AIM OF THE EXERCISE: Output every line below exactly.

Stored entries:

##########

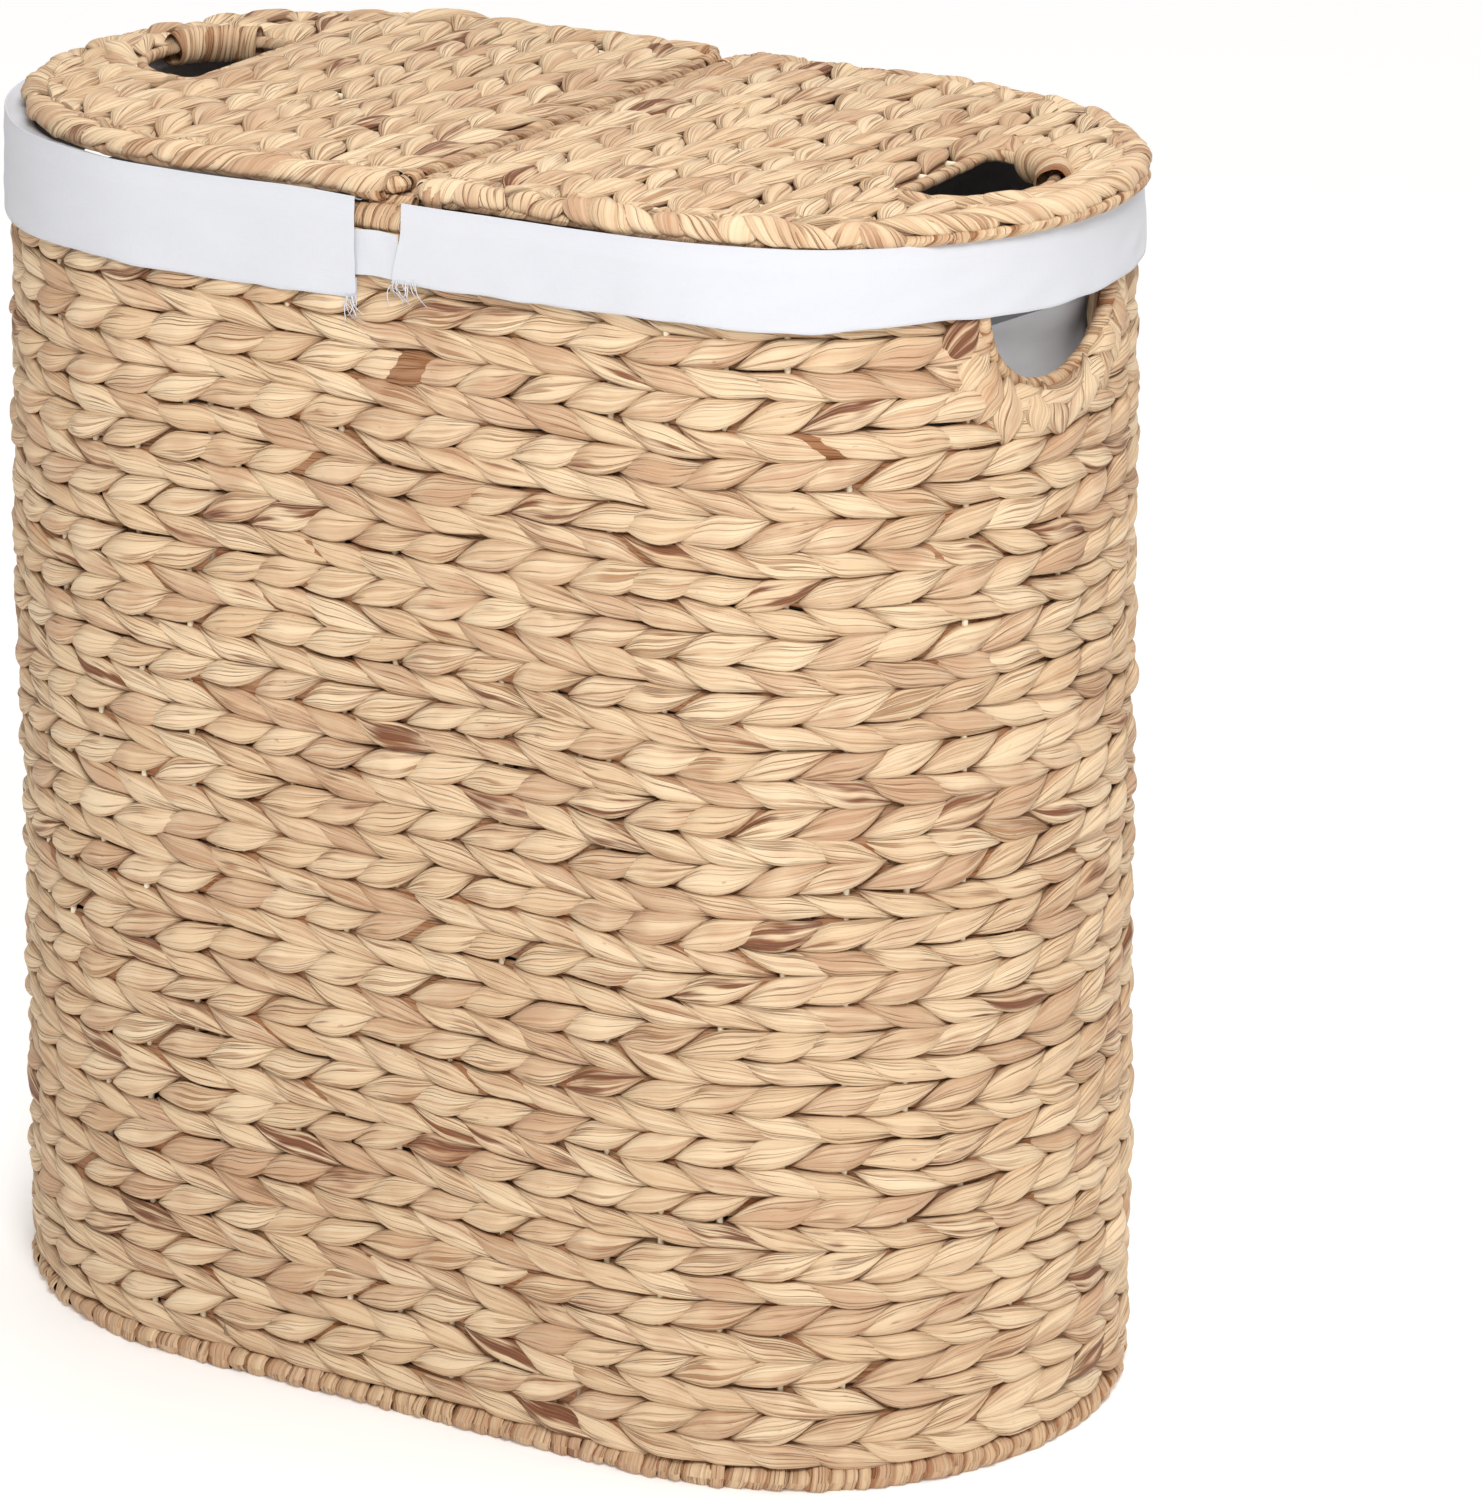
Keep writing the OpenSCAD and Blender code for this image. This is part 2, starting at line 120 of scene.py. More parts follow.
class BasketWeaveSettings(bpy.types.PropertyGroup):
    """Sizes of the twined leaf work"""

    rows: IntProperty(name="Rows", description="Rows of twined leaf up the wall", default=42, min=10)
    leaf_run: FloatProperty(
        name="Leaf run", description="Length of one turn of leaf, in stake spacings", default=1.66)
    leaf_thick: FloatProperty(
        name="Leaf thickness", description="Half the depth of a plump turn of leaf",
        default=4.6 * MM, unit="LENGTH")
    proud: FloatProperty(
        name="Proud", description="How far the leaf bulges beyond the wall's plane",
        default=1.2 * MM, unit="LENGTH")
    unevenness: FloatProperty(
        name="Unevenness", description="How much the turns differ from each other", default=1.0)
    seed: IntProperty(name="Seed", description="Picks the leaves' random differences", default=7)


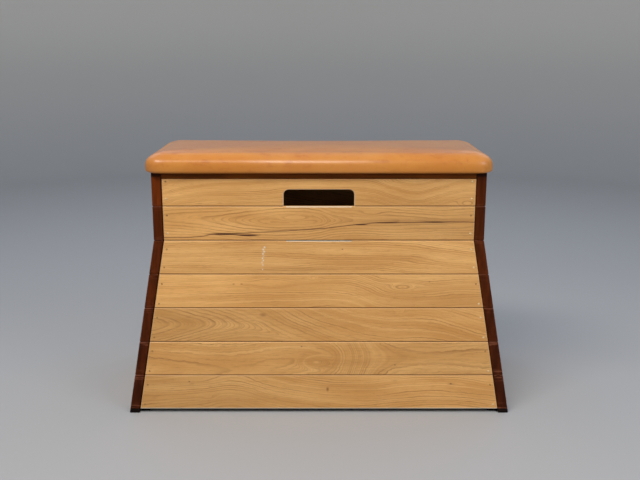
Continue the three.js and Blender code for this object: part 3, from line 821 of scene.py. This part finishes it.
def leather_hide(name, leather):
    """Vegetable-tanned cowhide, waxed and rubbed: mottled tan with a soft sheen and fine creases."""
    material, tree, shader, shared = new_material(name)
    clouds = add(tree, "TexNoise", {"Vector": shared, **CLOUDS})
    clouds = add(tree, "MapRange", [clouds, *CLOUD_FADE])
    colour = add(tree, "Mix", [clouds, opaque(leather.tan), opaque(leather.honey)])
    creases = [patchy(tree, shared, pattern) for pattern in (CREASES, CREASED_PLACES)]
    crease = joined(tree, creases, "MULTIPLY")
    dark_crease = add(tree, "Math", [crease, CREASE_STRENGTH], operation="MULTIPLY")
    for share in (patchy(tree, shared, BLOTCHES), dark_crease):
        colour = add(tree, "Mix", [share, colour, opaque(leather.russet)])

    # The flat top is darker and greyer, by painted shade
    axes = add(tree, "SeparateXYZ", [shared])
    on_top = add(tree, "MapRange", [axes.outputs["Z"], *(cad_box[1].z - depth for depth in FLAT_TOP)])
    colour = add(tree, "Mix", [on_top, colour, opaque(PAINTED_TOP_SHADE)], blend_type="MULTIPLY")

    # The wax is even on the top, and on the roll it shines in the middle and at the corners
    from_middle = add(tree, "Math", [axes.outputs["X"]], operation="ABSOLUTE")
    shine = joined(tree, [
        add(tree, "MapRange", [from_middle, *SHINY_MIDDLE, *MIDDLE_SHINE]),
        add(tree, "MapRange", [from_middle, *SHINY_CORNERS, *CORNER_SHINE]),
        on_top,
    ], "MAXIMUM")
    pebble = add(tree, "TexVoronoi", {"Vector": shared, "Scale": PEBBLES}, feature="DISTANCE_TO_EDGE")
    relief = add(tree, "MapRange", [pebble, *PEBBLE_RISE])
    relief = add(tree, "Math", [crease, CREASE_DEPTH, relief], operation="MULTIPLY_ADD")
    bump = add(tree, "Bump", {"Height": relief, **HIDE_RELIEF})
    feed(tree, shader, {"Base Color": colour, "Coat Weight": shine, "Normal": bump, **HIDE_FINISH})
    return material


# Fibres are 3 mm wide, because real wool's would be too fine to show
FELT_FIBRES, FELT_FADE = {"Scale": 300.0, "Detail": 3.0, "Distortion": 1.5}, (0.35, 0.65)
FELT_TONES, FELT_RELIEF = ("#7C746A", "#A59C8E"), {"Distance": 0.8 * MM, "Strength": 0.6}


def felt_material(name):
    """Needled wool felt, grey and matt, with mixed fibres."""
    material, tree, shader, shared = new_material(name)
    fibres = add(tree, "TexNoise", {"Vector": shared, **FELT_FIBRES})
    tones = [opaque(linear(tone)) for tone in FELT_TONES]
    colour = add(tree, "Mix", [add(tree, "MapRange", [fibres, *FELT_FADE]), *tones])
    bump = add(tree, "Bump", {"Height": fibres, **FELT_RELIEF})
    feed(tree, shader, {"Base Color": colour, "Roughness": 0.95, "Normal": bump})
    return material


# Stains are 2.5 mm wide, so that a head has one or two
STAINS, STAIN_FADE, STAIN_TONE = {"Scale": 400.0, "Detail": 2.0}, (0.4, 0.65), 0.55


def fastener_material(name, base, roughness, metallic):
    """Old brass or linseed putty: dull, and darker in patches of tarnish or dirt."""
    material, tree, shader, shared = new_material(name)
    stains = add(tree, "TexNoise", {"Vector": shared, **STAINS})
    stains = add(tree, "MapRange", [stains, *STAIN_FADE])
    colour = add(tree, "Mix", [stains, opaque(base), opaque(Vector(base) * STAIN_TONE)])
    feed(tree, shader, {"Base Color": colour, "Roughness": roughness, "Metallic": metallic})
    return material


# Meshes

WELD_GAP, CUT_GAP = 0.01 * MM, 0.001 * MM
EDGE_SEGMENTS, SHARP_EDGE = 2, math.radians(25)
FLAT_FACE_WEIGHT = 100


def wear_material(obj, material):
    """Gives the object one material in place of its own."""
    obj.data.materials.clear()
    obj.data.materials.append(material)


def new_piece(name, mesh_builder, materials, body):
    """A piece made from a bmesh, at the origin, that rides on a body."""
    mesh = bpy.data.meshes.new(name)
    mesh_builder.to_mesh(mesh)
    mesh_builder.free()
    piece = bpy.data.objects.new(name, mesh)
    bpy.context.scene.collection.objects.link(piece)
    for material in materials:
        mesh.materials.append(material)
    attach(piece, body)
    return piece


def smooth_faces(mesh):
    """Every face of a mesh shaded smooth."""
    for polygon in mesh.polygons:
        polygon.use_smooth = True


def soften_edges(obj, radius):
    """Small round edges on a CAD node. Its triangles are welded first."""
    weld = obj.modifiers.new("Join triangles", "WELD")
    weld.merge_threshold = WELD_GAP
    bevel = obj.modifiers.new("Round edges", "BEVEL")
    bevel.width = radius
    bevel.segments = EDGE_SEGMENTS
    bevel.limit_method = "ANGLE"
    bevel.angle_limit = SHARP_EDGE
    flat = obj.modifiers.new("Flat faces", "WEIGHTED_NORMAL")
    flat.weight = FLAT_FACE_WEIGHT


def subdivided(obj, name, levels):
    """A smooth subdivision of the object, the same in the view and the render."""
    smooth = obj.modifiers.new(name, "SUBSURF")
    smooth.levels = smooth.render_levels = levels


def merged_copy(node):
    """A bmesh with a CAD node's faces, joined at their corners."""
    shell = bmesh.new()
    shell.from_mesh(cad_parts[node].data)
    bmesh.ops.remove_doubles(shell, verts=shell.verts, dist=WELD_GAP)
    return shell


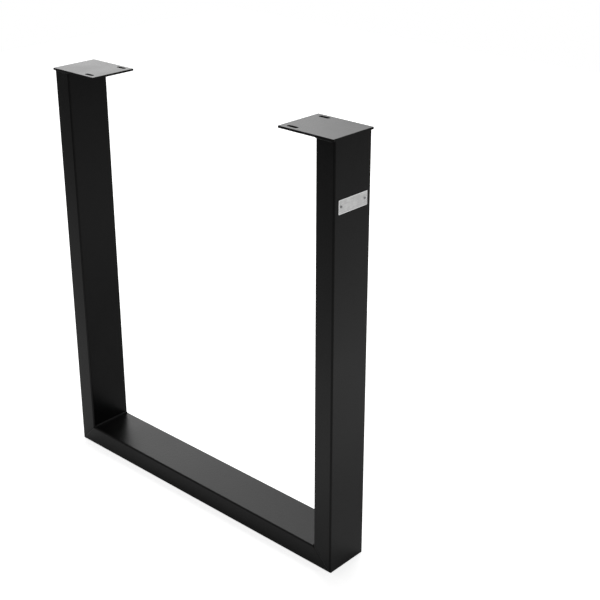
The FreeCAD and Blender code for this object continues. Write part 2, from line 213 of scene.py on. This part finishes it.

##########

RESPONSE:
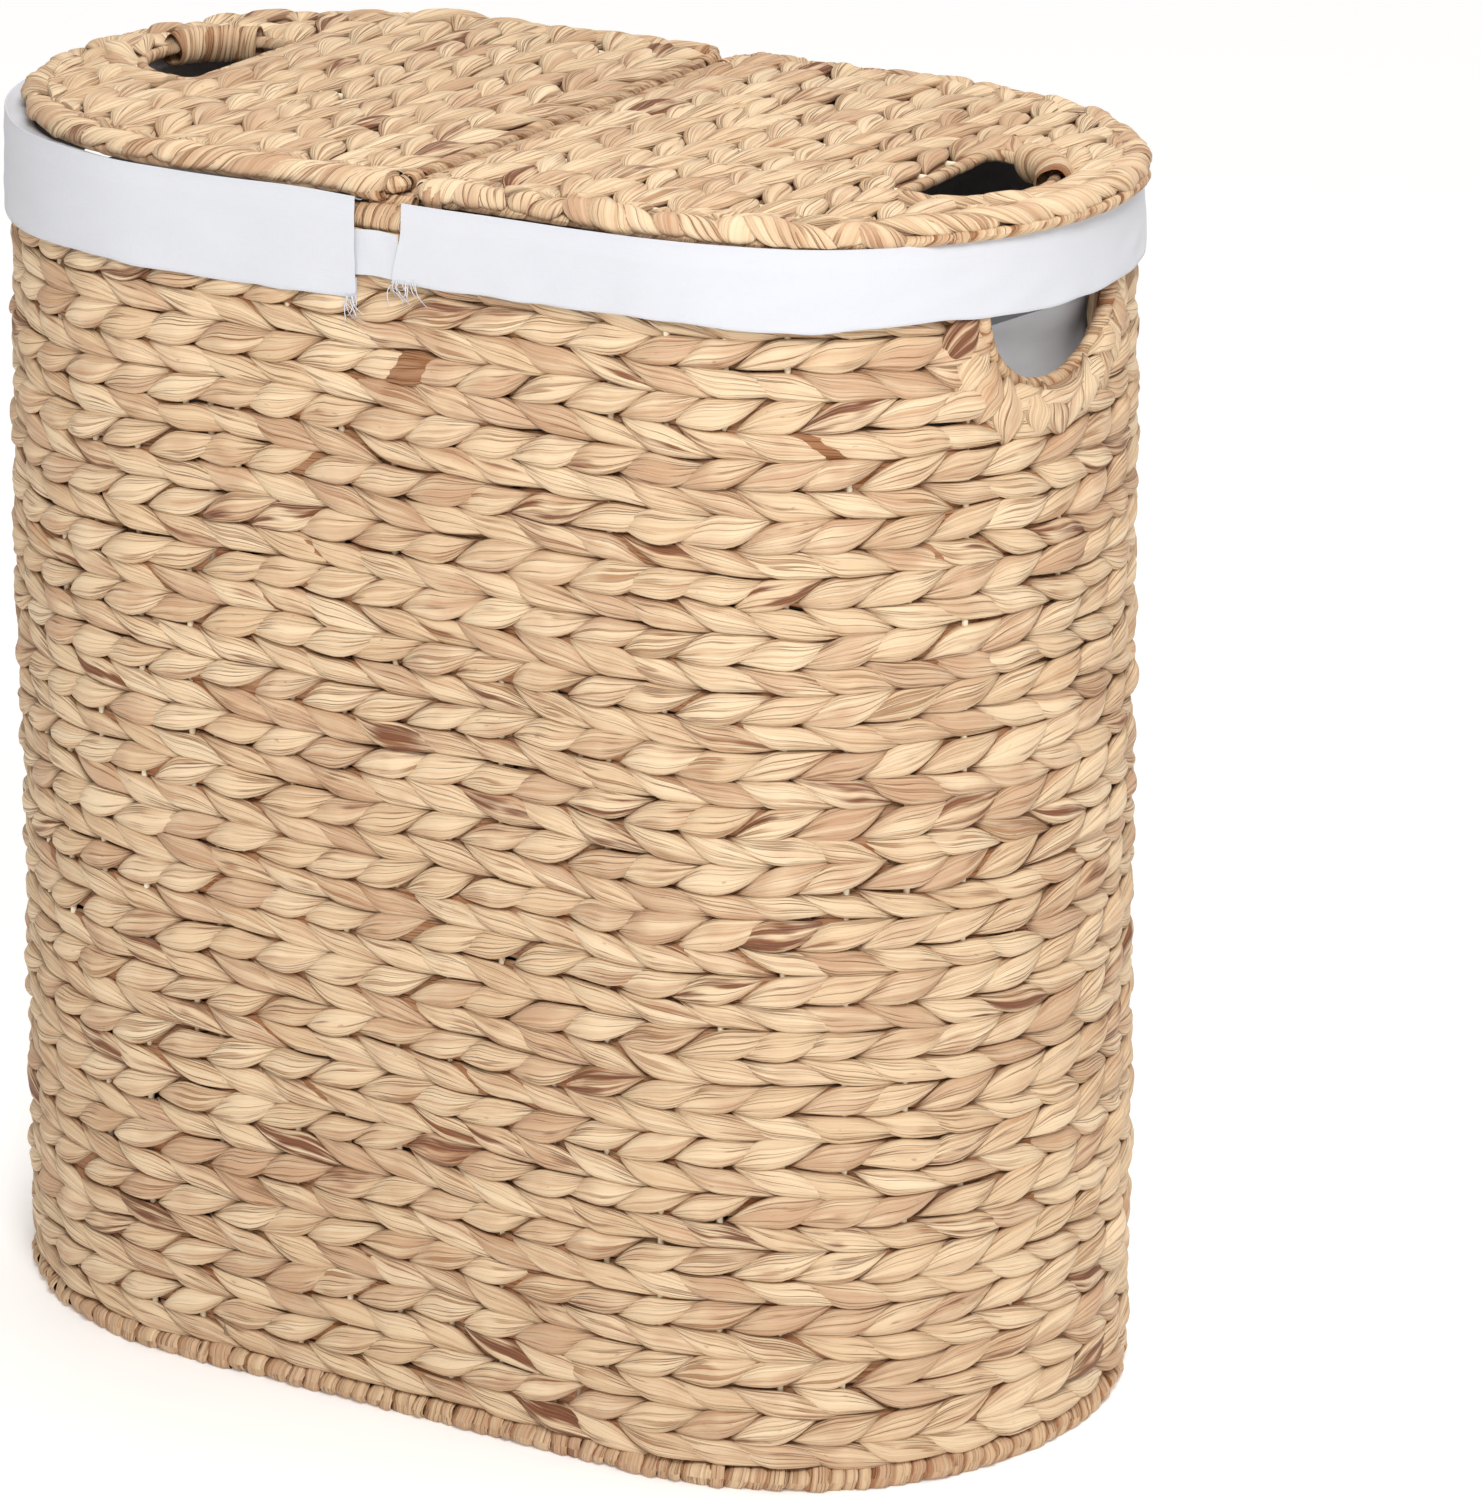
Keep writing the OpenSCAD and Blender code for this image. This is part 2, starting at line 120 of scene.py. More parts follow.
class BasketWeaveSettings(bpy.types.PropertyGroup):
    """Sizes of the twined leaf work"""

    rows: IntProperty(name="Rows", description="Rows of twined leaf up the wall", default=42, min=10)
    leaf_run: FloatProperty(
        name="Leaf run", description="Length of one turn of leaf, in stake spacings", default=1.66)
    leaf_thick: FloatProperty(
        name="Leaf thickness", description="Half the depth of a plump turn of leaf",
        default=4.6 * MM, unit="LENGTH")
    proud: FloatProperty(
        name="Proud", description="How far the leaf bulges beyond the wall's plane",
        default=1.2 * MM, unit="LENGTH")
    unevenness: FloatProperty(
        name="Unevenness", description="How much the turns differ from each other", default=1.0)
    seed: IntProperty(name="Seed", description="Picks the leaves' random differences", default=7)


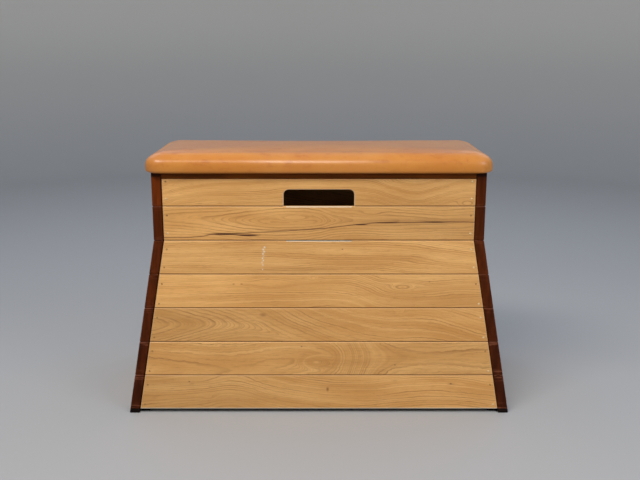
Continue the three.js and Blender code for this object: part 3, from line 821 of scene.py. This part finishes it.
def leather_hide(name, leather):
    """Vegetable-tanned cowhide, waxed and rubbed: mottled tan with a soft sheen and fine creases."""
    material, tree, shader, shared = new_material(name)
    clouds = add(tree, "TexNoise", {"Vector": shared, **CLOUDS})
    clouds = add(tree, "MapRange", [clouds, *CLOUD_FADE])
    colour = add(tree, "Mix", [clouds, opaque(leather.tan), opaque(leather.honey)])
    creases = [patchy(tree, shared, pattern) for pattern in (CREASES, CREASED_PLACES)]
    crease = joined(tree, creases, "MULTIPLY")
    dark_crease = add(tree, "Math", [crease, CREASE_STRENGTH], operation="MULTIPLY")
    for share in (patchy(tree, shared, BLOTCHES), dark_crease):
        colour = add(tree, "Mix", [share, colour, opaque(leather.russet)])

    # The flat top is darker and greyer, by painted shade
    axes = add(tree, "SeparateXYZ", [shared])
    on_top = add(tree, "MapRange", [axes.outputs["Z"], *(cad_box[1].z - depth for depth in FLAT_TOP)])
    colour = add(tree, "Mix", [on_top, colour, opaque(PAINTED_TOP_SHADE)], blend_type="MULTIPLY")

    # The wax is even on the top, and on the roll it shines in the middle and at the corners
    from_middle = add(tree, "Math", [axes.outputs["X"]], operation="ABSOLUTE")
    shine = joined(tree, [
        add(tree, "MapRange", [from_middle, *SHINY_MIDDLE, *MIDDLE_SHINE]),
        add(tree, "MapRange", [from_middle, *SHINY_CORNERS, *CORNER_SHINE]),
        on_top,
    ], "MAXIMUM")
    pebble = add(tree, "TexVoronoi", {"Vector": shared, "Scale": PEBBLES}, feature="DISTANCE_TO_EDGE")
    relief = add(tree, "MapRange", [pebble, *PEBBLE_RISE])
    relief = add(tree, "Math", [crease, CREASE_DEPTH, relief], operation="MULTIPLY_ADD")
    bump = add(tree, "Bump", {"Height": relief, **HIDE_RELIEF})
    feed(tree, shader, {"Base Color": colour, "Coat Weight": shine, "Normal": bump, **HIDE_FINISH})
    return material


# Fibres are 3 mm wide, because real wool's would be too fine to show
FELT_FIBRES, FELT_FADE = {"Scale": 300.0, "Detail": 3.0, "Distortion": 1.5}, (0.35, 0.65)
FELT_TONES, FELT_RELIEF = ("#7C746A", "#A59C8E"), {"Distance": 0.8 * MM, "Strength": 0.6}


def felt_material(name):
    """Needled wool felt, grey and matt, with mixed fibres."""
    material, tree, shader, shared = new_material(name)
    fibres = add(tree, "TexNoise", {"Vector": shared, **FELT_FIBRES})
    tones = [opaque(linear(tone)) for tone in FELT_TONES]
    colour = add(tree, "Mix", [add(tree, "MapRange", [fibres, *FELT_FADE]), *tones])
    bump = add(tree, "Bump", {"Height": fibres, **FELT_RELIEF})
    feed(tree, shader, {"Base Color": colour, "Roughness": 0.95, "Normal": bump})
    return material


# Stains are 2.5 mm wide, so that a head has one or two
STAINS, STAIN_FADE, STAIN_TONE = {"Scale": 400.0, "Detail": 2.0}, (0.4, 0.65), 0.55


def fastener_material(name, base, roughness, metallic):
    """Old brass or linseed putty: dull, and darker in patches of tarnish or dirt."""
    material, tree, shader, shared = new_material(name)
    stains = add(tree, "TexNoise", {"Vector": shared, **STAINS})
    stains = add(tree, "MapRange", [stains, *STAIN_FADE])
    colour = add(tree, "Mix", [stains, opaque(base), opaque(Vector(base) * STAIN_TONE)])
    feed(tree, shader, {"Base Color": colour, "Roughness": roughness, "Metallic": metallic})
    return material


# Meshes

WELD_GAP, CUT_GAP = 0.01 * MM, 0.001 * MM
EDGE_SEGMENTS, SHARP_EDGE = 2, math.radians(25)
FLAT_FACE_WEIGHT = 100


def wear_material(obj, material):
    """Gives the object one material in place of its own."""
    obj.data.materials.clear()
    obj.data.materials.append(material)


def new_piece(name, mesh_builder, materials, body):
    """A piece made from a bmesh, at the origin, that rides on a body."""
    mesh = bpy.data.meshes.new(name)
    mesh_builder.to_mesh(mesh)
    mesh_builder.free()
    piece = bpy.data.objects.new(name, mesh)
    bpy.context.scene.collection.objects.link(piece)
    for material in materials:
        mesh.materials.append(material)
    attach(piece, body)
    return piece


def smooth_faces(mesh):
    """Every face of a mesh shaded smooth."""
    for polygon in mesh.polygons:
        polygon.use_smooth = True


def soften_edges(obj, radius):
    """Small round edges on a CAD node. Its triangles are welded first."""
    weld = obj.modifiers.new("Join triangles", "WELD")
    weld.merge_threshold = WELD_GAP
    bevel = obj.modifiers.new("Round edges", "BEVEL")
    bevel.width = radius
    bevel.segments = EDGE_SEGMENTS
    bevel.limit_method = "ANGLE"
    bevel.angle_limit = SHARP_EDGE
    flat = obj.modifiers.new("Flat faces", "WEIGHTED_NORMAL")
    flat.weight = FLAT_FACE_WEIGHT


def subdivided(obj, name, levels):
    """A smooth subdivision of the object, the same in the view and the render."""
    smooth = obj.modifiers.new(name, "SUBSURF")
    smooth.levels = smooth.render_levels = levels


def merged_copy(node):
    """A bmesh with a CAD node's faces, joined at their corners."""
    shell = bmesh.new()
    shell.from_mesh(cad_parts[node].data)
    bmesh.ops.remove_doubles(shell, verts=shell.verts, dist=WELD_GAP)
    return shell


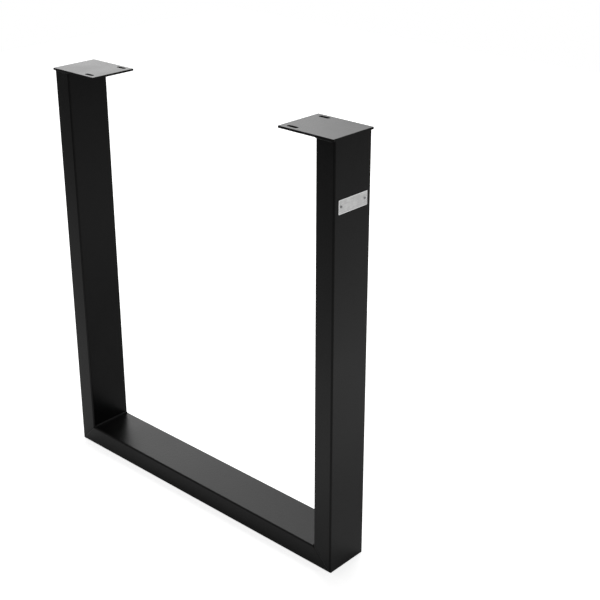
The FreeCAD and Blender code for this object continues. Write part 2, from line 213 of scene.py on. This part finishes it.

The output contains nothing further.